Exercise requirements:
Reproduce precisely the lines between the start of the data below and the line with "0.87, 0.945, 1)", both included.

Provided data:
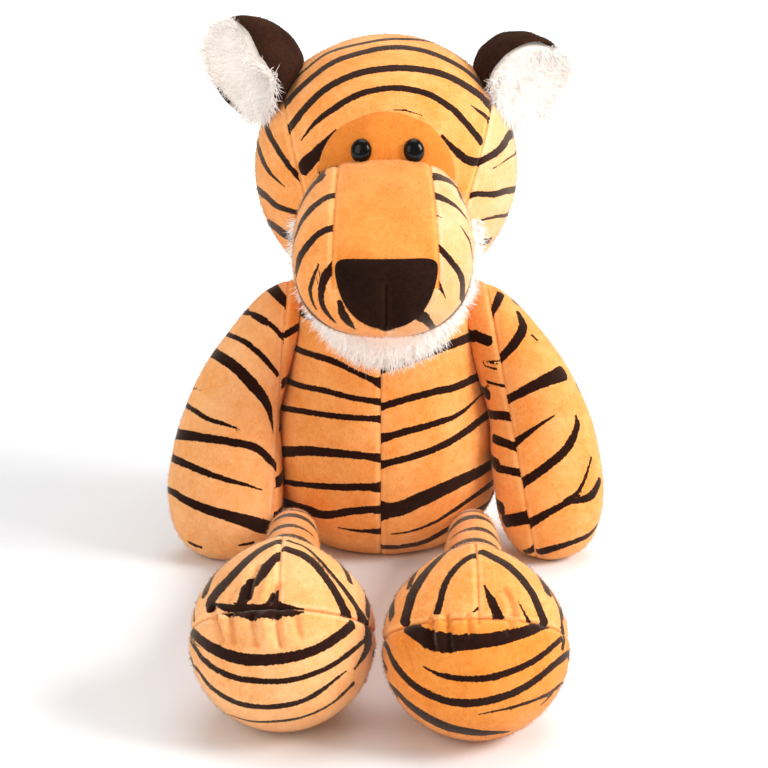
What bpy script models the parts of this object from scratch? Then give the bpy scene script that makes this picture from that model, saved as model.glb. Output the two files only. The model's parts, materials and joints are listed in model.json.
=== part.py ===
"""Seated plush tiger with hanging arms and legs: sewn cover panels over stuffed cores.

Metres, +Z up. The toy looks along -Y and sits on a flat oval panel whose centre is the
origin. Left and right are the viewer's, so every left piece lies at -X.
Each stuffed form is one closed surface. The core inside it is the same surface drawn in by
the cover and a clearance, and the covers are the shell between the two, cut along the seams.
"""

from math import cos, pi, radians, sin

import bmesh
import bpy
import numpy as np
from mathutils import Matrix, Vector

# Cloth
PLUSH = 0.0015  # short pile and its knitted backing
GAP = 0.0003  # clearance between neighbouring pieces
CORE_GAP = 0.0006  # clearance between a core and its covers, which are flat between their corners
CUT_REACH = 0.4  # half side of the blocks that part the forms, larger than the toy
FLOOR_FLAT = 0.0005  # depth by which a round form is pressed flat on the floor

# Body: a pear that sits on a round seat panel
BODY_HEIGHT = 0.136
BODY_HALF_WIDTH = 0.0555
BODY_HALF_DEPTH = 0.051
BODY_SEAM_X = -0.0015
SEAT_RADIUS = 0.027
# half width and height of each ring, from the centre of the seat to the top
BODY_WIDTH_SHARES = (0, 0.6, 0.8, 0.94, 1, 1, 0.965, 0.9, 0.84, 0.785, 0.72, 0.57, 0)
BODY_HEIGHT_SHARES = (0, 0, 0.045, 0.125, 0.235, 0.33, 0.44, 0.55, 0.66, 0.77, 0.87, 0.945, 1)

# Sides and rings of each round form
BODY_GRID = (20, 12)
HEAD_GRID = (20, 14)
DISH_GRID = (32, 20)  # of the hollow that the head turns in
MUZZLE_GRID = (18, 10)
NOSE_GRID = (16, 8)
CHIN_GRID = (10, 12)
EAR_GRID = (14, 8)
ARM_GRID = (14, 10)
LEG_GRID = (12, 10)
FOOT_GRID = (16, 10)
TAIL_GRID = (10, 10)
ROUND_SIDES = 20  # of a turned piece

# Head: a ball on the dished top of the body, turned on a round plug of stuffing
HEAD_X = 0.001
HEAD_Z = 0.1815
HEAD_RADIUS = 0.0606
HEAD_SEAM_X = 0.0362  # from the head's middle, at its height
HEAD_SEAM_LEAN = radians(11)  # the crown narrows downwards
NECK_RADIUS = 0.014
NECK_DEPTH = 0.026  # from the underside of the head down into the body

# Eyes: glossy domes on shanks, held by washers inside the head cover
EYE_X = {"left": 0.0106, "right": 0.0117}  # from the head's middle
EYE_Z = 0.2026
EYE_RADIUS = 0.0046
EYE_DOME = 0.0034
SHANK_RADIUS = 0.0013
SHANK_LENGTH = 0.011
WASHER_RADIUS = 0.005
WASHER_THICKNESS = 0.001
WASHER_DEPTH = 0.0016  # free space between the head cover and the washer
# Patch of darker plush around the eyes
PATCH_THICKNESS = 0.0012
PATCH_HALF_WIDTH = 0.0303
PATCH_FOOT_Z = 0.19
PATCH_TOP_Z = 0.2185

# Muzzle
MUZZLE_X = -0.0003
MUZZLE_Y = -0.073
MUZZLE_Z = 0.1621
MUZZLE_HALF_WIDTH = 0.0392
MUZZLE_HALF_LENGTH = 0.0415
MUZZLE_HALF_HEIGHT = 0.0345
MUZZLE_TOP_SLOPE = 0.3  # fall of the top for each metre forward
MUZZLE_POWER = 2.6
BRIDGE_HALF_WIDTH = 0.021
BRIDGE_FOOT_Z = 0.157
NOSE_HALF_WIDTH = 0.0225
NOSE_HALF_HEIGHT = 0.0165
NOSE_HALF_LENGTH = 0.0125
NOSE_Y = -0.1055
NOSE_Z = 0.1565
NOSE_POWER = 2.5

# Long-pile chin: a crescent under the muzzle, named by its two ends and its lowest point
CHIN_END_X = 0.038
CHIN_END_Y = -0.041
CHIN_END_Z = 0.172
CHIN_LOW_Y = -0.071
CHIN_LOW_Z = 0.119
CHIN_RADIUS = 0.0095

# Ears: cups with a dark back and a furry lining
EAR_HALF_LENGTH = {"left": 0.0245, "right": 0.0235}
EAR_HALF_WIDTH = {"left": 0.0195, "right": 0.0205}
EAR_DEPTH = 0.036
EAR_LINING = 0.003
EAR_RIM_X = {"left": 0.0666, "right": 0.0663}
EAR_RIM_Y = {"left": -0.005, "right": -0.006}
EAR_RIM_Z = {"left": 0.2252, "right": 0.2204}
# directions, not sizes: where the cup opens, and its long axis towards the head
EAR_FACES = {"left": (-0.714, -0.6825, -0.156), "right": (0.5, -0.8404, -0.2038)}
EAR_LONG_AXIS = {"left": (0.472, -0.302, -0.83), "right": (-0.5, -0.088, -0.8616)}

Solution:
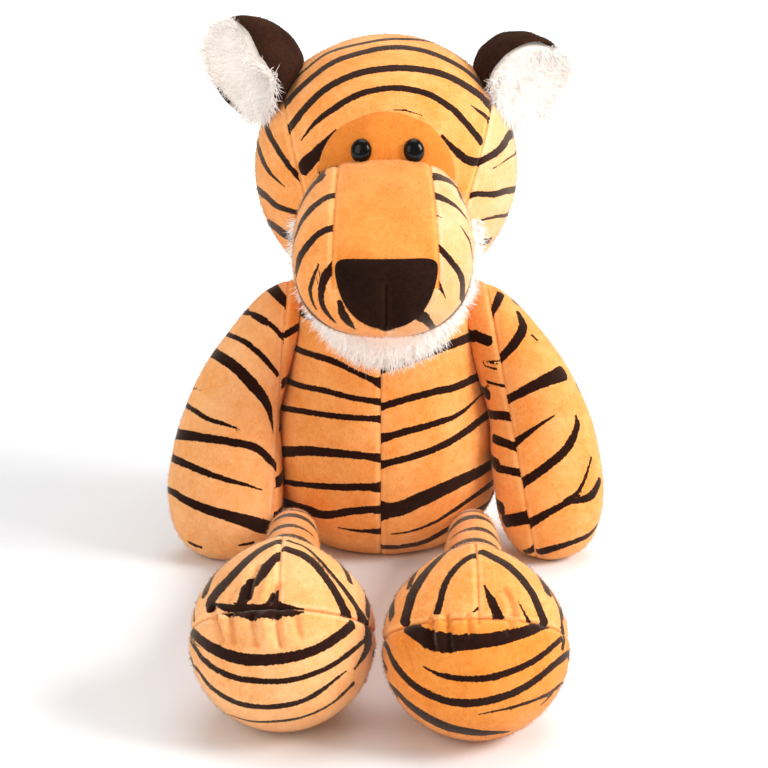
What bpy script models the parts of this object from scratch? Then give the bpy scene script that makes this picture from that model, saved as model.glb. Output the two files only. The model's parts, materials and joints are listed in model.json.
=== part.py ===
"""Seated plush tiger with hanging arms and legs: sewn cover panels over stuffed cores.

Metres, +Z up. The toy looks along -Y and sits on a flat oval panel whose centre is the
origin. Left and right are the viewer's, so every left piece lies at -X.
Each stuffed form is one closed surface. The core inside it is the same surface drawn in by
the cover and a clearance, and the covers are the shell between the two, cut along the seams.
"""

from math import cos, pi, radians, sin

import bmesh
import bpy
import numpy as np
from mathutils import Matrix, Vector

# Cloth
PLUSH = 0.0015  # short pile and its knitted backing
GAP = 0.0003  # clearance between neighbouring pieces
CORE_GAP = 0.0006  # clearance between a core and its covers, which are flat between their corners
CUT_REACH = 0.4  # half side of the blocks that part the forms, larger than the toy
FLOOR_FLAT = 0.0005  # depth by which a round form is pressed flat on the floor

# Body: a pear that sits on a round seat panel
BODY_HEIGHT = 0.136
BODY_HALF_WIDTH = 0.0555
BODY_HALF_DEPTH = 0.051
BODY_SEAM_X = -0.0015
SEAT_RADIUS = 0.027
# half width and height of each ring, from the centre of the seat to the top
BODY_WIDTH_SHARES = (0, 0.6, 0.8, 0.94, 1, 1, 0.965, 0.9, 0.84, 0.785, 0.72, 0.57, 0)
BODY_HEIGHT_SHARES = (0, 0, 0.045, 0.125, 0.235, 0.33, 0.44, 0.55, 0.66, 0.77, 0.87, 0.945, 1)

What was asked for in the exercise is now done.